L’istruzione è il passaggio di contenuti mentali da una testa all’altra. La formazione ( o, se preferiamo, l’educazione) è la cura della formazione del sentimento di una persona.
I sentimenti sono culturali
I sentimenti si imparano dalle tribù primitive che raccontavano miti, alle nostre nonne che ci raccontavano storie per far capire cosa è il bene e cosa è il male, cosa è giusto e cos’è l’ingiusto, ai miti greci: Zeus era il potere, Atena l’intelligenza, Afrodite la sessualità, Apollo la bellezza, Dioniso la follia, Ares l’aggressività. Questi concetti si imparano attraverso la conoscenza.
Oggi abbiamo la letteratura come luogo dove imparare che cos’è l’amore in tutte le sue declinazioni, che cos’è il dolore, cos’è la tragedia, cos’è la noia, cos’è la disperazione. E se non parti da questi concetti come fai a gestire i tuoi stati d’animo? Perché uno che ha un sentimento non arriva a mettere in atto queste azioni che appartengono ai bulli i quali, non avendo il linguaggio, usano i gesti.
E cosa fa la scuola? Li mette fuori, li sospende?

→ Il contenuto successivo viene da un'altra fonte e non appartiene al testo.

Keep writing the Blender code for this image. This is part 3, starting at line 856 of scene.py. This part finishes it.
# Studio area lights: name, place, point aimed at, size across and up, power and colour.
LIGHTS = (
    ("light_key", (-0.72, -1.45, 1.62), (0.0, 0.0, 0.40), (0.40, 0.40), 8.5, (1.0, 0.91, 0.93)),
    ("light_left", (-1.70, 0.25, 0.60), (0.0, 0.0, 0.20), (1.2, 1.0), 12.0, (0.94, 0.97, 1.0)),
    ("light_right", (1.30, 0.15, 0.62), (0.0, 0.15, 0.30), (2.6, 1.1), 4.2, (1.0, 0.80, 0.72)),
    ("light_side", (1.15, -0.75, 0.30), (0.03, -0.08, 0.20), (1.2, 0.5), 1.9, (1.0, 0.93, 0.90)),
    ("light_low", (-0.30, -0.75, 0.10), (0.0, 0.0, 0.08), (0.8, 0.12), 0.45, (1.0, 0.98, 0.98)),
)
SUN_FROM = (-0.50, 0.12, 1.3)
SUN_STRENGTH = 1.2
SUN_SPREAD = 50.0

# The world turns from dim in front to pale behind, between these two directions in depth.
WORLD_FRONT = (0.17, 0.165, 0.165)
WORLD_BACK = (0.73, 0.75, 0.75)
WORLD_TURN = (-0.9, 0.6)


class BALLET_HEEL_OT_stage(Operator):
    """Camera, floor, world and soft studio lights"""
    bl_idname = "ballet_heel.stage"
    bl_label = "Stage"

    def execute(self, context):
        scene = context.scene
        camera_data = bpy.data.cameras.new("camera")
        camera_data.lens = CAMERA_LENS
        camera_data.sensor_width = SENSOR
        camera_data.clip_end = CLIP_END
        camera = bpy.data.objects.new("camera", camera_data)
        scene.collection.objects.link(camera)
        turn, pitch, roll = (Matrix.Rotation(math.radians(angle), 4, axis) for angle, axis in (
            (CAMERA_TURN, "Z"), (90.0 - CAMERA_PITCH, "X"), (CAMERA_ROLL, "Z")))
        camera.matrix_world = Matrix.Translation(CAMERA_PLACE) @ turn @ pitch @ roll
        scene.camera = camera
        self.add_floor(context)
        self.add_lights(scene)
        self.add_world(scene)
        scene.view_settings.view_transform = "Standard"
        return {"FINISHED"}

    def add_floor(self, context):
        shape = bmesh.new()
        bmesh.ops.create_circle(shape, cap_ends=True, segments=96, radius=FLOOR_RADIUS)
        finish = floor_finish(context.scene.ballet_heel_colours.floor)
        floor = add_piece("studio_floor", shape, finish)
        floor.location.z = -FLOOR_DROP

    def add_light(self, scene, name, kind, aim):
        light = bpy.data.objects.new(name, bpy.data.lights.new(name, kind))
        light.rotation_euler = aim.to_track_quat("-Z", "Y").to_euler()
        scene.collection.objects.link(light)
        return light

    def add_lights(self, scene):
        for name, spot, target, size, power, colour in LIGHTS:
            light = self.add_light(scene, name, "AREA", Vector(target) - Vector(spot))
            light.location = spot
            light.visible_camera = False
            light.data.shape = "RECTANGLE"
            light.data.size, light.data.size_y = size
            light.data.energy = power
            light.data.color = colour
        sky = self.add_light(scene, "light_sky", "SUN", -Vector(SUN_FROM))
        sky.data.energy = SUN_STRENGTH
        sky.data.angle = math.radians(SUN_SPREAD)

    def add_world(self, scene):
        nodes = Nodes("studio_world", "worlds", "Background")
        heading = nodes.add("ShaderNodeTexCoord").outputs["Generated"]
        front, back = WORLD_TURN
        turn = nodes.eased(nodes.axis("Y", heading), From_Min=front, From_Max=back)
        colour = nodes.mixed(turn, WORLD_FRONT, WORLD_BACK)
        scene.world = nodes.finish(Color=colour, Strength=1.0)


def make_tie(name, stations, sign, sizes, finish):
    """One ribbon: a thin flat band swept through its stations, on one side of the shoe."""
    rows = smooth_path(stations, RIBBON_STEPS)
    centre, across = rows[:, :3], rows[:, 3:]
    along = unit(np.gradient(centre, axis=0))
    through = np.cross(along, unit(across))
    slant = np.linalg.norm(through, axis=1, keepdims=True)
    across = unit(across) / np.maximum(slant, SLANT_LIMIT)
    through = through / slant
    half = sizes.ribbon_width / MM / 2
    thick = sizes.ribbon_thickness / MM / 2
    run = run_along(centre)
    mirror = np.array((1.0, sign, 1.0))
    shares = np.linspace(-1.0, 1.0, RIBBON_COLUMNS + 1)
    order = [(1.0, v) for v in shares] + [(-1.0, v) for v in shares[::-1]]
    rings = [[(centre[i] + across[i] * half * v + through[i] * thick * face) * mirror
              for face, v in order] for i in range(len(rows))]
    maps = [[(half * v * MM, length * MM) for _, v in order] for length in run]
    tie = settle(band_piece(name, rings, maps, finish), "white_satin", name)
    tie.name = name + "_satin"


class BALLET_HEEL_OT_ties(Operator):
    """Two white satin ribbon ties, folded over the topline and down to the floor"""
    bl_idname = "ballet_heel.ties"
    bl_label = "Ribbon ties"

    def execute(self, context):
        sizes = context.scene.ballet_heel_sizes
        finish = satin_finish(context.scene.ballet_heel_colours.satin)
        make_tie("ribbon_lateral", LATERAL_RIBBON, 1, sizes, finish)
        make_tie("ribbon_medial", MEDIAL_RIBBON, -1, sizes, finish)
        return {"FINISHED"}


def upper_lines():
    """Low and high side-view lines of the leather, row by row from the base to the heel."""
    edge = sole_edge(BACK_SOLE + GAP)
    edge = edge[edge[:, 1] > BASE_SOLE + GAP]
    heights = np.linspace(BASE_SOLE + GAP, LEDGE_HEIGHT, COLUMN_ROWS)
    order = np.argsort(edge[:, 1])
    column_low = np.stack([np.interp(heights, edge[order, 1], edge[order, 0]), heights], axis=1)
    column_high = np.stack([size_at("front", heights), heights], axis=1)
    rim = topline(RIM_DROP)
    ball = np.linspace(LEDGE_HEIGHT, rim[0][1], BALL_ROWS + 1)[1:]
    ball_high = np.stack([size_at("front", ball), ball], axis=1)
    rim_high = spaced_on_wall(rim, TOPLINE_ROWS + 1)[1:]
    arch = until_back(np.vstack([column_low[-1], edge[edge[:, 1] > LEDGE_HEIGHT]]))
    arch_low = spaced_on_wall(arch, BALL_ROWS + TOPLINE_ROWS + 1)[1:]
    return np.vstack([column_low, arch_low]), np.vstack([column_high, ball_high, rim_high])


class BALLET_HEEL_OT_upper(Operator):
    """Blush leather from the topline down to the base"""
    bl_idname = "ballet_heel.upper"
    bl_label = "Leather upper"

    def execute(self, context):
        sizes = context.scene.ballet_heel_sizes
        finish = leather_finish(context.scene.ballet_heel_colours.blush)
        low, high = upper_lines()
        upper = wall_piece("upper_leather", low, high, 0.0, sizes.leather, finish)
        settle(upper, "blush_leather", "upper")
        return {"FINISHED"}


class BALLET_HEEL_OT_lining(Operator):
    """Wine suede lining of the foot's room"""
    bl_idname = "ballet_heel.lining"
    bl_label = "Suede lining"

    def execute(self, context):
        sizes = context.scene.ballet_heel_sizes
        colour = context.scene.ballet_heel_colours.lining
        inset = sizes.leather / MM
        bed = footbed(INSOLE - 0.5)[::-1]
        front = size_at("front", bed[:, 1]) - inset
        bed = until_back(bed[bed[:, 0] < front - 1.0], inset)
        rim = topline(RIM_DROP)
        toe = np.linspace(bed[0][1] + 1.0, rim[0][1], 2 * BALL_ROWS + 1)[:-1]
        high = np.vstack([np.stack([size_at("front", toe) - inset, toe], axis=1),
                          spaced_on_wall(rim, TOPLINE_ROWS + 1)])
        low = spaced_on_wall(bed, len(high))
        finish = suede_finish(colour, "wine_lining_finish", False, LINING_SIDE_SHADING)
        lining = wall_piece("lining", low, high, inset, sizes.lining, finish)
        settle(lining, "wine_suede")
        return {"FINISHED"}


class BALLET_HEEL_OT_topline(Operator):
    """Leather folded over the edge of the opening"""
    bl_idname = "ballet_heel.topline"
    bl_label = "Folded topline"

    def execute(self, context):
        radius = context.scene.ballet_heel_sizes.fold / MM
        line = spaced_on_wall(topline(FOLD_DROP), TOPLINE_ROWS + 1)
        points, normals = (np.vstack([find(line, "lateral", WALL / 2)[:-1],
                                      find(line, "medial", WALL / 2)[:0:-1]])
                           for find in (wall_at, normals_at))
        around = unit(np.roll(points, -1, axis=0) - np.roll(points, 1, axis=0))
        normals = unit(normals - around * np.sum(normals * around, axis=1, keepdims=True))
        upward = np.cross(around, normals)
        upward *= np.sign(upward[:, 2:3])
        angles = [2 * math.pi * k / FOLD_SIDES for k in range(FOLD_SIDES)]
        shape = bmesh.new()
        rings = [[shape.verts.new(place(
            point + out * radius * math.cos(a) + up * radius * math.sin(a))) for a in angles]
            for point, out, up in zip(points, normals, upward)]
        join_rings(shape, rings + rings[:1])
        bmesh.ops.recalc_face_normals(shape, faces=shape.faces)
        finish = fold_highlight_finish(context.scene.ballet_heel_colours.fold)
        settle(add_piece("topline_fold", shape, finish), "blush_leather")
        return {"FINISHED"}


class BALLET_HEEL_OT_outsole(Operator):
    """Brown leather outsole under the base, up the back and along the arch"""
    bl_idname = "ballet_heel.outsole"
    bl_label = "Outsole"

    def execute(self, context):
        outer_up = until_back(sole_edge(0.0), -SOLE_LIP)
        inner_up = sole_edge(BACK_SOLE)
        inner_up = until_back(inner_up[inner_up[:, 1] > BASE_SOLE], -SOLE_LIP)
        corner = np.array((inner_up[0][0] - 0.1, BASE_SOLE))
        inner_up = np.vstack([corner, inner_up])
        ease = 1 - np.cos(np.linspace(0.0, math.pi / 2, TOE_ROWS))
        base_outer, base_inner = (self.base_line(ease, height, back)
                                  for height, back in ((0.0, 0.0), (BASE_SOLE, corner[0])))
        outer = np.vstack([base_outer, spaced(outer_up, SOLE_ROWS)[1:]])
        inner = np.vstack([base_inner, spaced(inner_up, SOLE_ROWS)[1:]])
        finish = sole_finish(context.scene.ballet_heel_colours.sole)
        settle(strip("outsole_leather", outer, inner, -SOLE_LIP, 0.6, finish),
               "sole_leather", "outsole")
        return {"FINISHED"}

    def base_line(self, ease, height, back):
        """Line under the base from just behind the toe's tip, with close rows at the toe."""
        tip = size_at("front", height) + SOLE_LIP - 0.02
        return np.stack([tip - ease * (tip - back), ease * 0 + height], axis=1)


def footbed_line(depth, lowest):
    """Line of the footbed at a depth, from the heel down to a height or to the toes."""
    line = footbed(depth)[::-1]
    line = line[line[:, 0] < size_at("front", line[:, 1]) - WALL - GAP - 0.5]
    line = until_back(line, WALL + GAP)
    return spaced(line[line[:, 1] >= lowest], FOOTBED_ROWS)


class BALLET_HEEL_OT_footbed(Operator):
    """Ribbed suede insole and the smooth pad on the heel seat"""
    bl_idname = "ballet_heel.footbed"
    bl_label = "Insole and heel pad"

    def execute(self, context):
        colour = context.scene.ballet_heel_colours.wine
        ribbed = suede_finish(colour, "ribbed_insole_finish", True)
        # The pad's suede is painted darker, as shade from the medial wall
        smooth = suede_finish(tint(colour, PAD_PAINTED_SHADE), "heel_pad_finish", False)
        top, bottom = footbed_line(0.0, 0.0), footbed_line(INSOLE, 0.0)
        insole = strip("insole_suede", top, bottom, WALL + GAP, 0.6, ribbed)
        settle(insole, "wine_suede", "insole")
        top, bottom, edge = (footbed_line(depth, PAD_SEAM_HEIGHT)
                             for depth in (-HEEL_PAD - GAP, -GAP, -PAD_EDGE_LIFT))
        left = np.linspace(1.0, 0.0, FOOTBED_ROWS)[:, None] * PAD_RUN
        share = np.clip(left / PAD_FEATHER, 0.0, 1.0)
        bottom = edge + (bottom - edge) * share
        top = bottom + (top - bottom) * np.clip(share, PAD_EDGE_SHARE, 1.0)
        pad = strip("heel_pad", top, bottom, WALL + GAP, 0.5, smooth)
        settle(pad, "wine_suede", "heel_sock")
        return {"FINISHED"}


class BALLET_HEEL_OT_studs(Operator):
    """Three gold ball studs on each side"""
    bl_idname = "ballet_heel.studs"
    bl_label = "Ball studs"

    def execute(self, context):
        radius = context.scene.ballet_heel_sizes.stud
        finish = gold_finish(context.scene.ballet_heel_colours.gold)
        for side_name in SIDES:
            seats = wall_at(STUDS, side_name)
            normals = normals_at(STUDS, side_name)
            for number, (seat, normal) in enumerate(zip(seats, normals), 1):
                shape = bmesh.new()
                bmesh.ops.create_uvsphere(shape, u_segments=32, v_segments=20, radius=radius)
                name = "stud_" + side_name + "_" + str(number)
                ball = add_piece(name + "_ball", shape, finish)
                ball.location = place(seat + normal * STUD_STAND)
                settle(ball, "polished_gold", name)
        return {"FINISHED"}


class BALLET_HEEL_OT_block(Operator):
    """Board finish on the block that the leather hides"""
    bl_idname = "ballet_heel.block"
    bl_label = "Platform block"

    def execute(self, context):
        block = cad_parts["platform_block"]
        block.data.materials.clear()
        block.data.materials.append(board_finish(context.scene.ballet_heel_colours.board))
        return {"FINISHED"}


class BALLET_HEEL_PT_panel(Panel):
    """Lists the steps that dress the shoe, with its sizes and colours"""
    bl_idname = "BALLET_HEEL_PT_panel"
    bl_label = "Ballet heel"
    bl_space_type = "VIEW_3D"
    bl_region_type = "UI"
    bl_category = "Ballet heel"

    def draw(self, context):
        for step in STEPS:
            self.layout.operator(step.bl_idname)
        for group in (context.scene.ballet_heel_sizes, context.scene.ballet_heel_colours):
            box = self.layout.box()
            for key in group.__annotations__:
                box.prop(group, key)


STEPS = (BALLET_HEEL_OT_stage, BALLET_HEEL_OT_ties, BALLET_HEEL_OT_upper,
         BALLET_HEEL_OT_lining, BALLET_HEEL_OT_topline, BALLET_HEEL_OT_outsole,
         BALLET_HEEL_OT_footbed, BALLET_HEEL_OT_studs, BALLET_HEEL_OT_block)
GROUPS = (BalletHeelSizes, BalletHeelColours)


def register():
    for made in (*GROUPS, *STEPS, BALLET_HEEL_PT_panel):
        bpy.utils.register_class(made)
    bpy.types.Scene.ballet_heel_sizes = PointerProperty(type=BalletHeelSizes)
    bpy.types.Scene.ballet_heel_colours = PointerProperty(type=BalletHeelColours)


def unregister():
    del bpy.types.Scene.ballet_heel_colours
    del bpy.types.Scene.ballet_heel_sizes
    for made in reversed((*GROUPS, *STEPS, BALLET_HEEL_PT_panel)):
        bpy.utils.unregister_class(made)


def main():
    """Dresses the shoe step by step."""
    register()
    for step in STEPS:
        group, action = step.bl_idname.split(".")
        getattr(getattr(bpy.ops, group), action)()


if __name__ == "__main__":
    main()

In entrambi i casi, l’educazione non viene attuata.
Meno soggettività, più prestazione
La scuola favorisce più il pensiero convergente ed il conformismo che il pensiero critico. Lo studente a scuola per lo più impara, spesso a memoria, le cose dette a lezione dal docente, che a loro volta rispecchiano quanto è scritto nel manuale, e le ripete durante l’interrogazione.

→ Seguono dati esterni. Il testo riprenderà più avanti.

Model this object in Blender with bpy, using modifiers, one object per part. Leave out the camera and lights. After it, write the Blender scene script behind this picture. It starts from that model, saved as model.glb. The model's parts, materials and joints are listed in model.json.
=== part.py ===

Perché a Milano, nei licei classici, non si fanno più i temi? Perché i temi sono sostituiti da quelle prove della comprensione di un testo scritto? In cui io ti do 10 parole, ogni parola che sbagli nella indicazione del significato un punto in meno? Cosa vuol dire questo?
Vuol dire che la tua soggettività (perché nel tema viene fuori la soggettività) a me non interessa perché non è valutabile. A me interessa la tua prestazione. Allora li abituiamo così, che quello che conta nell’uomo è la prestazione? No, questo non va bene.
Cosa cambiare?
Secondo Galimberti, bisogna riformare la scuola su due livelli.

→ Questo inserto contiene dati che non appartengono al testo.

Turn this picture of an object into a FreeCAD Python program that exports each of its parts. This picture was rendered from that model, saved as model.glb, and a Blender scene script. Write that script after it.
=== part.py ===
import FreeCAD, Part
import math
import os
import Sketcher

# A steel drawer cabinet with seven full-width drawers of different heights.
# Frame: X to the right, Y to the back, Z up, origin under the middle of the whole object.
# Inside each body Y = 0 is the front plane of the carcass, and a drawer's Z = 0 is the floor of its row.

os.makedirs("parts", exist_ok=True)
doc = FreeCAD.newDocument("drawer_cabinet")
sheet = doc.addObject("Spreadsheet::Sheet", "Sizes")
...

Sul piano oggettivo, occorre creare delle classi di 12, 15 studenti: è impossibile seguire ed educare 35 ragazzi a livello emotivo/sentimentale.
Ed è necessario selezionare i professori sottoponendoli a un test di personalità, in modo da verificare se siano empatici: l’empatia non si impara: o si ha o non si ha, e se non si ha non si fa il professore. Se abbiano passione per il loro lavoro e se posseggano la capacità di affascinare, trascinare, sedurre, non con la propria persona, ma con la propria cultura. Non è un problema se un professore plagia una classe, il problema è se la demotiva.
La scuola deve aprire la mente, ma prima della mente deve aver aperto il cuore. Tutti noi abbiamo studiato con piacere quelle materie insegnate dai professori che ci hanno affascinato. Il bravo insegnante è quello che apre il cuore e cattura l’emotività dello studente. Non è vero che gli studenti non abbiano voglia di studiare: non vogliono studiare materie che vengono proposte male.
Più letteratura, meno lavagne elettroniche
Infine, secondo Galimberti, la scuola oggi pensa troppo a dotarsi di lavagne elettroniche e altre strumentazioni tecnologiche, quando invece “dovrebbe essere strapiena di letteratura, sopratutto di romanzi, che permettono di definire le proprie emozioni immedesimandosi nella vita degli altri”.
E’ fondamentale educare i ragazzi a prendere coscienza anche delle emozioni, a saperle riconoscere, accettare, amare e gestire.
Che tu faccia il liceo classico, il magistrale, l’istituto tecnico, costruiamo l’uomo!